Atas dasar hal inilah, warga kembali menemui Lurah Cipamokolan Tito, untuk mempertanyakan dan mengulang kembali penjelasan. “Bahwasannya, warga tidak pernah memberikan izin, dan menolak keras pembangunan Gereja Santo Antonius Cipamokolan – Rancasari tersebut untuk dibangun.” Penjelasan ini disampaikan oleh Asep S. Adjie, selaku jubir warga, dan didukung oleh Subagyo, selaku Sekretaris RW 01 Cipamokolan, pada saat permohonan sosialisasi perizinan tersebut diminta oleh pihak Gereja Santo Antonio.
Asep S. Adjie menjelaskan, bahwa berkas pengajuan terkait ijin pembangunan itu, tidaklah benar, dan cenderung cacat, karena dalam format permohonan yang diberikan gereja kepada warga, adalah sosialisasi, dan bukan izin pembangunan gereja, sementara RT dan RW hanya mengetahui. “Namun belakangan diketahui, bahwa seakan menjadi dasar perizinan oleh warga yang dibundel dan menjadi salah satu syarat perizinan,” ujar Asep.

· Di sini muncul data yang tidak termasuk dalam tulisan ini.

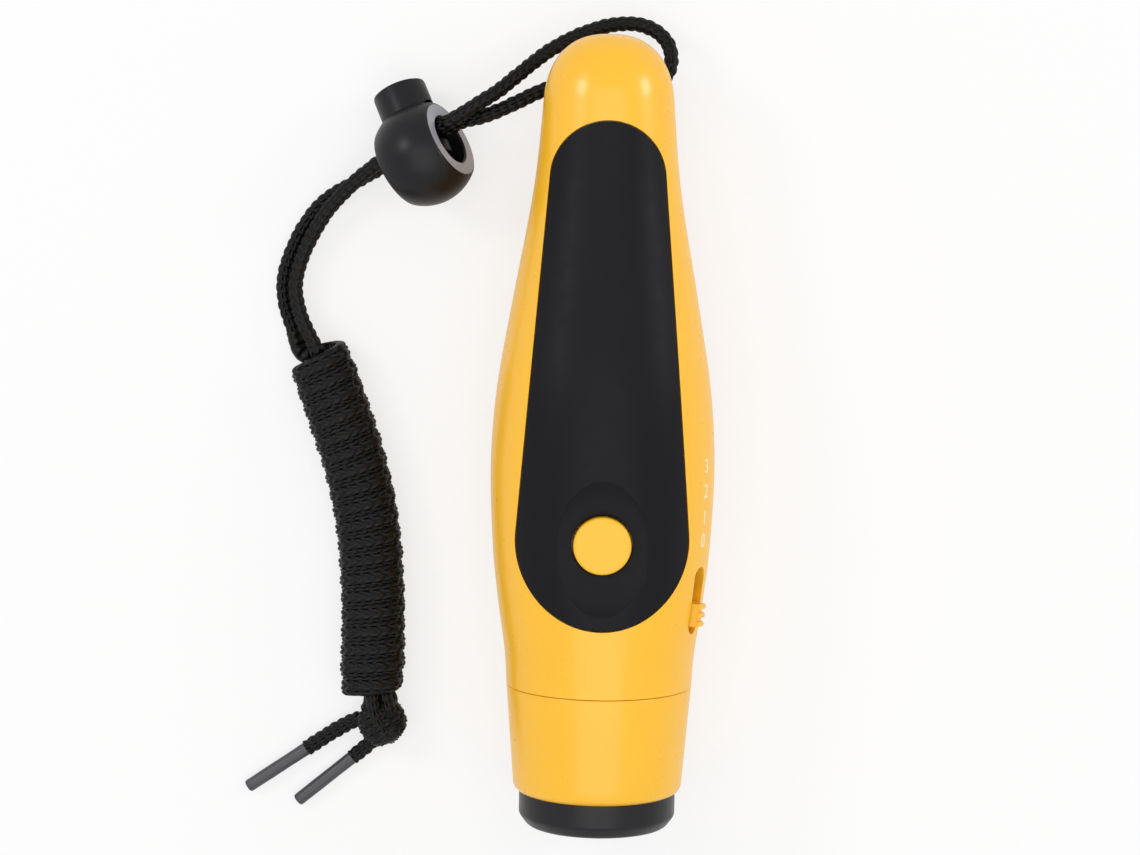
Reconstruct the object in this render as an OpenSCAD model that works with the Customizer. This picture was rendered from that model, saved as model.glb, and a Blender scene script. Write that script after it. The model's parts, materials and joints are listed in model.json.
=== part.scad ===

Ia juga menyayangkan, kenapa Lurah Cipamokolan tidak melakukan verifikasi dan pengecekan di lapangan. Hal ini juga disampaikan kepada Camat Rancasari Hamdani, pada Rabu, 2 Oktober 2024, sebelum menemui Disciptabintar.
Di sisi lain, Camat Rancasaruyang mengatakan, bahwa verifikasi lapangan, semestinya dilakukan oleh Lurah. Hal ini tentunya menambah gamblang, bahwa penjelasan dari aparatur wilayah tidak sinergis dan terkesan serampangan.
Dari kondisi inilah, warga pun semakin menguatkan diri untuk membangun kesolidan dan memverifikasi sendiri, yang berkesimpulan, bahwa pembangunan Gereja Santo Antonius tersebut terlalu dipaksakan. Adanya izin warga pun cenderung dimanipulasi dari awal. Sementara, Lurah dan Camat kurang tanggap dan cenderung memihak kepada kepentingan pembangunan Gereja Santo Antonius.
Penolakan warga, baik secara lisan, tulisan, maupun melalui spanduk, cenderung diabaikan. Maka, atas dasar hal yang tersebut, warga akan terus memperjuangkan sampai pembangunan Gereja Santo Antonius Cipamokolan Rancasari diberhentikan dan dicabut izinnya. Hal ini semata-mata, karena prosedur yang ditempuh sudah menyalahi aturan dan kurang baik, karena ada kandungan manipulasi dari sisi pengguna gereja maupun perizinan, baik kepada masyarakat, RT, RW maupun dinas terkait lainnya.
Hal senada juga disampaikan Subagyo, selaku Sekretaris RW 01 Cipamokolan. “Saya sebagai pengurus tidak pernah diminta persetujuan dan konfirmasi dari pihak Gereja Santo Antonius, dan kami merasa diabaikan. Kami belum pernah difasilitasi secara baik untuk komunikasi dengan pihak gereja, sampai hari ini, sementara pembangunan terus berjalan. “Surat penolakan dari 12 RW, beberapa DKM, dan berbagai tokoh masyarakat, pun pernah dibuat pada 15 Desember 2023, namun sama, tidak digubris, baik oleh Lurah maupun Camat.
Perwakilan warga Cipamokolan pun merasa kecewa dengan hasil pertemuan tersebut, karena jawaban Lurah Cipamokolan Tito kurang memuaskan dan tidak bisa memberikan jalan keluar pada saat itu. Cenderung mengulur waktu dan melempar kepada jenjang yang lebih tinggi. Padahal warga sudah bolak balik dari bawah ke atas, dari atas ke bawah lagi, terkesan ada yang ditutupi.
Prof. Anton Minardi menilai, bahwa pembangunan Gereja Santo Antonio ini cenderung cacat prosedur, cacat administrasi, tidak adanya sosialisasi kepada warga terdekat, tokoh masyarakat. Adapun, terkait dukungan dari warga, justru cenderung diiming-imingi, terindikasi adanya pemalsuan tanda tangan, manipulasi dalam penyampaian terkait perizinan, tidak ada dengar pendapat dengan masyarakat. “Bahkan, sampai terbitnya PBG pun, masyarakat kurang mengetahuinya, bahkan cenderung ditutup-tutupi,” ungkapnya.